Mais elle le fait avec réserve.

— « Je ne me trouvais pas là à ce moment, dit-elle, j'étais avec mon beau-frère dans l'étable où nous nous occupions des bêtes.

« Lorsque nous fûmes attirés par les cris, je vis partout du sang puis ma pauvre sœur étendue derrière le comptoir,

la tête fracassée, morte. » 

« Cela s'est produit si rapidement que personne ne peut rien expliquer.

Seul, mon neveu a vu tuer sa mère. »

 

Le jeune Pierre Boussard, en effet, se trouvait dans le couloir de la maison quand les chasseurs entrèrent.

Puis il vint curieusement s'appuyer à la porte intérieure du débit pour écouter les arrivants.

 

Lui. non plus, ne nous dira pas grand'chose.

Il est bien trop ému. 

— « Il était là sur le bout du banc, à côté des deux autres.

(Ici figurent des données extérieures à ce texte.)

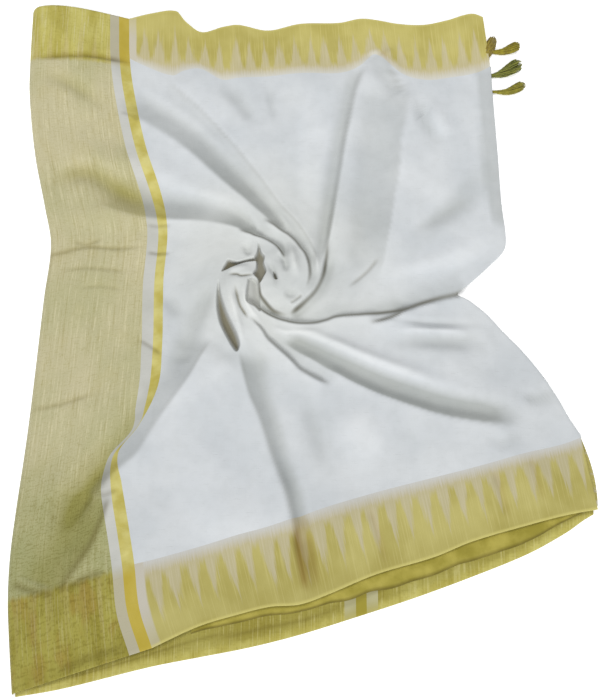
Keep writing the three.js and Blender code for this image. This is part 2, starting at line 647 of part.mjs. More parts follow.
// The origin is the middle of the box, on the floor
const box = new THREE.Box3().setFromObject(saree);
const middle = box.getCenter(new THREE.Vector3());
saree.position.set(-middle.x, -middle.y, -box.min.z);

export default saree;
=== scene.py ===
import math

import bpy
import numpy as np
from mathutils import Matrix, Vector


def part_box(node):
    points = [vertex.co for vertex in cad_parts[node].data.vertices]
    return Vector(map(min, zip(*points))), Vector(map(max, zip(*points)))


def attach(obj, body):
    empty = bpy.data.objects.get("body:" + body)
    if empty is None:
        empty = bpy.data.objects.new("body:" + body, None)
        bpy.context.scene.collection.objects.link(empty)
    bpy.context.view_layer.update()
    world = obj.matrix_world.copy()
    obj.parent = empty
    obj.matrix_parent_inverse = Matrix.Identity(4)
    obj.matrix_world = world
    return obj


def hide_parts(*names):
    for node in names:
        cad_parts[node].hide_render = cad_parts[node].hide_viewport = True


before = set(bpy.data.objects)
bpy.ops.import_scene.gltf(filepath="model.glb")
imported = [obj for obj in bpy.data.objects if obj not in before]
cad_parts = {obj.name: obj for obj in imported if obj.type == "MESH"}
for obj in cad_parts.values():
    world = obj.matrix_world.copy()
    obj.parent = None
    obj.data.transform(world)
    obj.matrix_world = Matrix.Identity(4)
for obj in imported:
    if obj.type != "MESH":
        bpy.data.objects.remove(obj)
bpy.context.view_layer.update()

# ---------------------------------------------------------------------------------------------------
# View and light: a camera well above the cloth, a plain pale floor, and soft light from overhead with a
# low, broad light from the near side, so that the folds read.
SWIRL = (-51.0, 99.0)  # the eye of the rose in the cloth's own plan, in millimetres
swirl_low, swirl_high = (np.array(corner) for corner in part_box("swirl"))
shift = (swirl_low + swirl_high) / 2 - np.array([*SWIRL, 0]) / 1000
shift[2] = 0
MM = 0.001

CAMERA_TILT = math.radians(70.7)
CAMERA_AWAY = 1.72
HALF_VIEW = math.radians(17)
camera_data = bpy.data.cameras.new("camera")
camera_data.sensor_fit = "VERTICAL"
camera_data.sensor_height = 36
camera_data.lens = 18 / math.tan(HALF_VIEW)
camera = bpy.data.objects.new("camera", camera_data)
camera.location = (
    shift[0],
    shift[1] - CAMERA_AWAY * math.cos(CAMERA_TILT),
    CAMERA_AWAY * math.sin(CAMERA_TILT),
)
camera.rotation_euler = (math.pi / 2 - CAMERA_TILT, 0, 0)
bpy.context.scene.collection.objects.link(camera)
bpy.context.scene.camera = camera
bpy.context.scene.view_settings.view_transform = "Standard"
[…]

Il a enlevé son fusil de l'épaule et j'ai vu le canon dirigé vers ma mère.

Aussitôt le coup est parti... »

 

Drame affreux, qui fait trois orphelins pleurant devant un corps sans visage que l'on a dû recouvrir complètement.

Et qui aussi provoqua le désespoir d'une mère, à qui l'on rapportait le cadavre d'un fils qu'elle chérissait.